Приобрести книгу в нашем магазине: http://www.golos-epohi.ru/eshop/catalog/128/15569/
Заказы можно также присылать на е-мэйл: orders@traditciya.ru
Я стал понемногу осваиваться и приводить себя в порядок. Несмотря на то, что был слаб и голоден, решил идти к берегу. Здесь собралось множество народу, повозок, лошадей. Я увидел гору черного хлеба, сложенного в огромную кучу. Никто не обращал на хлеб внимания. Все тревожно решали: - что делать? Пароходов в Крым нет, уходить в горы? Голод заставил меня взять булку хлеба, и я с наслаждением впился в нее зубами. Я стал уже ориентироваться в разговорах и понял, что генерал Морозов и полковник Елисеев ведут с красными переговоры о сдаче. Слухи были, что Елисеев уже сдался «благополучно» красным... Кто-то собрался уходить в горы. В порту скопились десятки тысяч человек, а пароходов не было. Некоторыми овладело полное отчаяние. Я видел, как казак перекрестил свою жену, поцеловал ее и застрелил, затем поцеловал лошадь и тоже застрелил, последнюю пулю пустил себе в лоб.

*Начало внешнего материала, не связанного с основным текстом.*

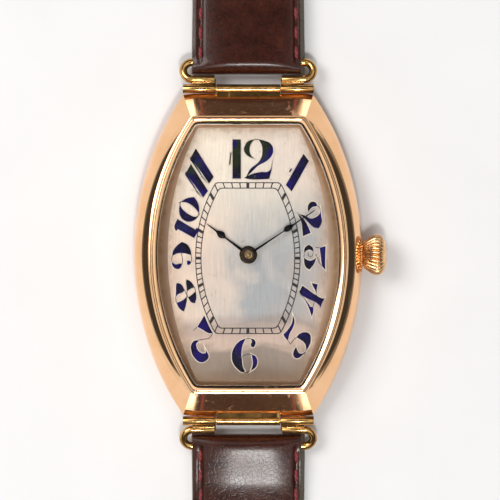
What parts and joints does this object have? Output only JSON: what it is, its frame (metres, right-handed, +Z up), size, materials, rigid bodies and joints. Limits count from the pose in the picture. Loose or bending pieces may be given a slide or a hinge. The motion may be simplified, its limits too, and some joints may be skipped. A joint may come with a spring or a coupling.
{
  "type": "tonneau wristwatch",
  "caption": "Barrel-shaped gold wristwatch with hinged wire strap loops, fluted crown, pear hands and a buckled leather strap laid flat.",
  "frame": {"origin": "under the hands' arbor on the flat rest face of the case back", "axes": "+X to 3 o'clock and the crown, +Y to 12 o'clock, +Z up through the dial"},
  "size_m": [0.0354, 0.2394, 0.0088],
  "materials": {
    "case_gold": "polished rose gold",
    "flange_gilt": "satin gilt",
    "crystal_glass": "clear polished",
    "dial_silver": "silvered, brushed and aged",
    "hand_steel": "dark blued, polished",
    "movement_nickel": "frosted",
    "wheel_brass": "gilt",
    "polished_steel": "polished",
    "spring_steel": "blued",
    "ruby": "polished",
    "strap_leather": "semi-gloss grained",
    "strap_lining": "matt"
  },
  "bodies": {
    "case": {"case_body": "case_gold", "case_back": "case_gold", "bezel": "case_gold", "crystal": "crystal_glass", "dial_flange": "flange_gilt", "dial": "dial_silver", "movement_ring": "movement_nickel", "movement_screws": "polished_steel", "main_plate": "movement_nickel", "barrel_bridge": "movement_nickel", "train_bridge": "movement_nickel", "balance_cock": "movement_nickel", "pallet_cock": "movement_nickel", "bridge_screws": "polished_steel", "jewels": "ruby", "regulator": "polished_steel", "crown_tube": "case_gold", "hinge_pin_12": "case_gold", "hinge_pin_6": "case_gold", "click_spring": "polished_steel", "hairspring": "spring_steel"},
    "minute": {"minute_hand": "hand_steel", "cannon_pinion": "polished_steel"},
    "hour": {"hour_hand": "hand_steel", "hour_wheel": "wheel_brass"},
    "minute_wheel": {"minute_wheel": "wheel_brass"},
    "setting_wheel": {"setting_wheel": "polished_steel"},
    "fourth_wheel": {"fourth_wheel": "wheel_brass"},
    "third_wheel": {"third_wheel": "wheel_brass"},
    "centre_wheel": {"centre_wheel": "wheel_brass"},
    "escape_wheel": {"escape_wheel": "polished_steel"},
    "barrel": {"mainspring_barrel": "wheel_brass", "barrel_cover": "wheel_brass", "mainspring": "spring_steel"},
    "pallet_fork": {"pallet_fork": "polished_steel"},
    "balance": {"balance_wheel": "wheel_brass"},
    "click": {"click": "polished_steel"},
    "winding_pinion": {"winding_pinion": "polished_steel"},
    "stem": {"winding_stem": "polished_steel", "crown": "case_gold"},
    "sliding_pinion": {"sliding_pinion": "polished_steel"},
    "crown_wheel": {"crown_wheel": "polished_steel"},
    "ratchet": {"ratchet_wheel": "polished_steel", "barrel_arbor": "polished_steel"},
    "setting_lever": {"setting_lever": "polished_steel"},
    "yoke": {"yoke": "polished_steel"},
    "loop_12": {"strap_loop_12": "case_gold"},
    "loop_6": {"strap_loop_6": "case_gold"},
    "strap_12": {"strap_12": "strap_leather", "strap_12_lining": "strap_lining", "fixed_keeper": "strap_leather", "buckle_pin": "case_gold"},
    "strap_6": {"strap_6": "strap_leather", "strap_6_lining": "strap_lining"},
    "buckle": {"buckle_frame": "case_gold"},
    "tongue": {"buckle_tongue": "case_gold"},
    "keeper": {"sliding_keeper": "strap_leather"}
  },
  "joints": [
    {"name": "minute_hand_turn", "type": "hinge", "parent": "case", "child": "minute", "pos_m": [0, 0, 0], "axis": [0, 0, -1], "continuous": true},
    {"name": "hour_hand_turn", "type": "hinge", "parent": "case", "child": "hour", "pos_m": [0, 0, 0], "axis": [0, 0, -1], "continuous": true},
    {"name": "minute_wheel_turn", "type": "hinge", "parent": "case", "child": "minute_wheel", "pos_m": [0.00275, -0.00128, 0], "axis": [0, 0, -1], "continuous": true},
    {"name": "setting_wheel_turn", "type": "hinge", "parent": "case", "child": "setting_wheel", "pos_m": [0.0057, -0.00087, 0], "axis": [0, 0, -1], "continuous": true},
    {"name": "fourth_wheel_turn", "type": "hinge", "parent": "case", "child": "fourth_wheel", "pos_m": [-0.00271, -0.00349, 0], "axis": [0, 0, -1], "continuous": true},
    {"name": "third_wheel_turn", "type": "hinge", "parent": "case", "child": "third_wheel", "pos_m": [-0.00473, 0, 0], "axis": [0, 0, -1], "continuous": true},
    {"name": "centre_wheel_turn", "type": "hinge", "parent": "case", "child": "centre_wheel", "pos_m": [0, 0, 0], "axis": [0, 0, -1], "continuous": true},
    {"name": "escape_wheel_turn", "type": "hinge", "parent": "case", "child": "escape_wheel", "pos_m": [-0.00335, -0.00711, 0], "axis": [0, 0, -1], "continuous": true},
    {"name": "barrel_turn", "type": "hinge", "parent": "case", "child": "barrel", "pos_m": [0.00225, 0.00483, 0], "axis": [0, 0, -1], "continuous": true},
    {"name": "pallet_fork_rock", "type": "hinge", "parent": "case", "child": "pallet_fork", "pos_m": [-0.00041, -0.00677, 0], "axis": [0, 0, 1], "range_deg": [-4, 4]},
    {"name": "balance_swing", "type": "hinge", "parent": "case", "child": "balance", "pos_m": [0.004, -0.00626, 0], "axis": [0, 0, 1], "range_deg": [-220, 220], "stiffness_Nm_per_rad": 0.00000012},
    {"name": "click_rock", "type": "hinge", "parent": "case", "child": "click", "pos_m": [-0.00061, 0.00849, 0], "axis": [0, 0, 1], "range_deg": [0, 8]},
    {"name": "crown_turn", "type": "hinge", "parent": "case", "child": "winding_pinion", "pos_m": [0, 0, 0.0037], "axis": [1, 0, 0], "continuous": true},
    {"name": "crown_pull", "type": "slide", "parent": "winding_pinion", "child": "stem", "axis": [1, 0, 0], "range_m": [0, 0.0009]},
    {"name": "sliding_pinion_shift", "type": "slide", "parent": "winding_pinion", "child": "sliding_pinion", "axis": [-1, 0, 0], "range_m": [0, 0.0007344]},
    {"name": "crown_wheel_turn", "type": "hinge", "parent": "case", "child": "crown_wheel", "pos_m": [0.00578, 0, 0], "axis": [0, 0, 1], "continuous": true},
    {"name": "ratchet_turn", "type": "hinge", "parent": "case", "child": "ratchet", "pos_m": [0.00225, 0.00483, 0], "axis": [0, 0, 1], "continuous": true},
    {"name": "setting_lever_turn", "type": "hinge", "parent": "case", "child": "setting_lever", "pos_m": [0.0093, -0.004, 0], "axis": [0, 0, -1], "range_deg": [0, 13.13]},
    {"name": "yoke_turn", "type": "hinge", "parent": "case", "child": "yoke", "pos_m": [0.0071, -0.0054, 0], "axis": [0, 0, 1], "range_deg": [0, 7.79]},
    {"name": "strap_loop_12_swing", "type": "hinge", "parent": "case", "child": "loop_12", "pos_m": [0, 0.02335, 0.0033], "axis": [1, 0, 0], "range_deg": [-60, 45]},
    {"name": "strap_12_swing", "type": "hinge", "parent": "loop_12", "child": "strap_12", "pos_m": [0, 0.02713, 0.00215], "axis": [1, 0, 0], "range_deg": [-30, 45]},
    {"name": "strap_loop_6_swing", "type": "hinge", "parent": "case", "child": "loop_6", "pos_m": [0, -0.02335, 0.0033], "axis": [-1, 0, 0], "range_deg": [-60, 45]},
    {"name": "strap_6_swing", "type": "hinge", "parent": "loop_6", "child": "strap_6", "pos_m": [0, -0.02698, 0.00175], "axis": [-1, 0, 0], "range_deg": [-30, 45]},
    {"name": "buckle_swing", "type": "hinge", "parent": "strap_12", "child": "buckle", "pos_m": [0, 0.09913, 0.0017], "axis": [1, 0, 0], "range_deg": [-45, 45]},
    {"name": "tongue_swing", "type": "hinge", "parent": "buckle", "child": "tongue", "pos_m": [0, 0.09913, 0.0017], "axis": [1, 0, 0], "range_deg": [0, 60]},
    {"name": "keeper_slide", "type": "slide", "parent": "strap_12", "child": "keeper", "axis": [0, 1, 0], "range_m": [-0.012, 0.006]}
  ],
  "couplings": [
    {"joint": "hour_hand_turn", "follows": "minute_hand_turn", "ratio": 0.083333},
    {"joint": "minute_wheel_turn", "follows": "minute_hand_turn", "ratio": -0.33333},
    {"joint": "setting_wheel_turn", "follows": "minute_hand_turn", "ratio": 0.83333},
    {"joint": "third_wheel_turn", "follows": "fourth_wheel_turn", "ratio": -0.13333},
    {"joint": "centre_wheel_turn", "follows": "fourth_wheel_turn", "ratio": 0.016667},
    {"joint": "barrel_turn", "follows": "fourth_wheel_turn", "ratio": -0.0027778},
    {"joint": "escape_wheel_turn", "follows": "fourth_wheel_turn", "ratio": -10},
    {"joint": "crown_wheel_turn", "follows": "crown_turn", "ratio": 0.53333},
    {"joint": "ratchet_turn", "follows": "crown_turn", "ratio": -0.38095},
    {"joint": "sliding_pinion_shift", "follows": "crown_pull", "ratio": 0.8},
    {"joint": "setting_lever_turn", "follows": "crown_pull", "rad_per_m": 249.69},
    {"joint": "yoke_turn", "follows": "crown_pull", "rad_per_m": 148.07}
  ]
}
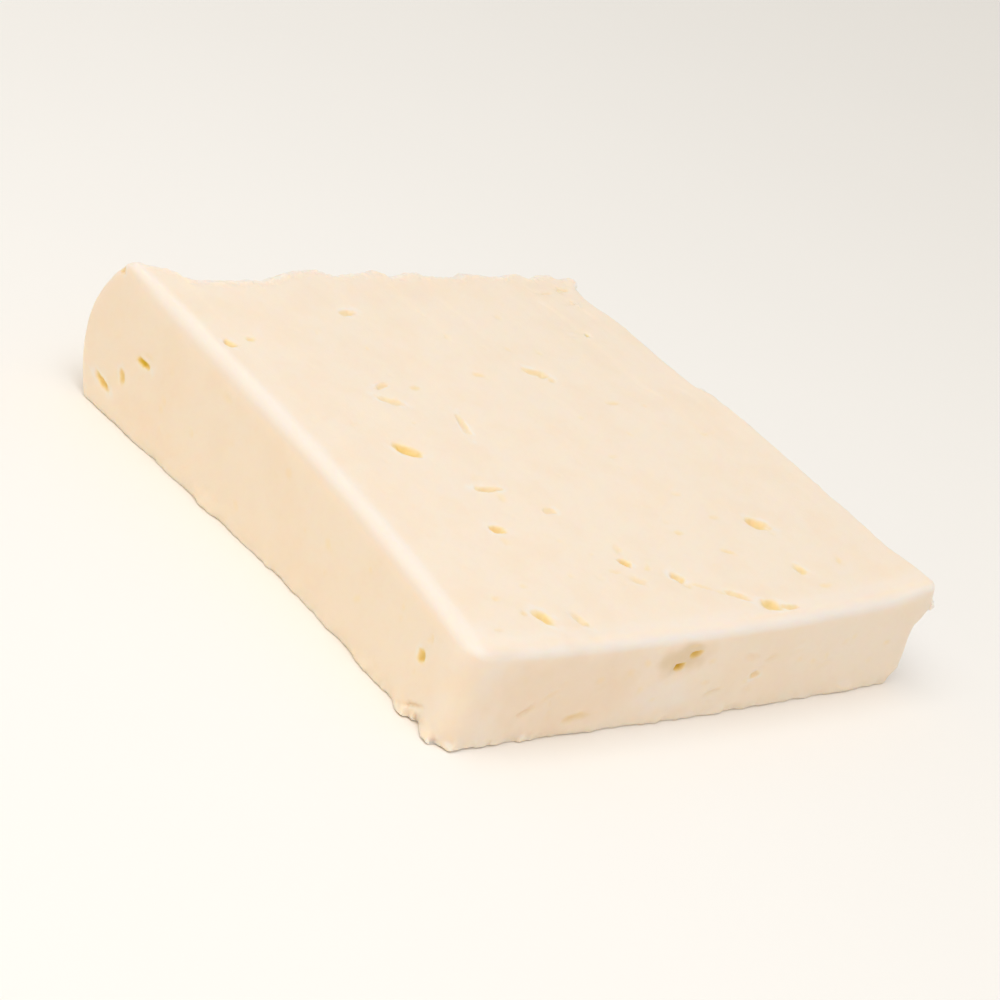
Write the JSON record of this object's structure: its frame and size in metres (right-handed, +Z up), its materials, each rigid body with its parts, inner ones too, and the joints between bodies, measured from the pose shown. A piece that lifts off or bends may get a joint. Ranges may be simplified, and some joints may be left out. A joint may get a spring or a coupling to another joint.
{
  "type": "slab of white brined cheese",
  "caption": "Flat slab of white brined cheese cut from a block, thicker at the back, with soft rims, small holes and a bulging outer side.",
  "frame": {"origin": "centre of the slab's footprint, on its flat underside", "axes": "+X to the right along the front cut, +Y towards the thicker back, +Z up through the thickness"},
  "size_m": [0.1032, 0.1058, 0.0242],
  "materials": {
    "white_cheese": "moist matte, slightly translucent"
  },
  "bodies": {
    "root": {"cheese_slab": "white_cheese"}
  },
  "joints": []
}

На пристани стоял только один набитый людьми пароход. Помню, один воин, по виду - горец, попытался взойти на пароход, по пароходный патруль остановил его. Через несколько минут пререканий этот человек оказался вновь на берегу. Пароход был перегружен.
Я не знал, что делать. Моей части не было, никого из знакомых я не видел. Я был совершенно одинок. Не знаю и не помню в подробностях, как это случилось, но я сел на лошадь, коих множество бродило на берегу, и заставил ее плыть к ближайшей барже на рейде, приблизительно в полверсты от берега. Кто-то меня подхватил и втянул на баржу, и я… заснул. Сказалась слабость после перенесенной контузии.
Очнулся оттого, что меня толкали. Оказалось, я лежал около лебедки, и она заработала, вытаскивая из воды якорь, баржа были пополнена людьми так, что яблоку негде было упасть. Я нашел все-таки место и заснул вновь. Проснулся в Феодосии...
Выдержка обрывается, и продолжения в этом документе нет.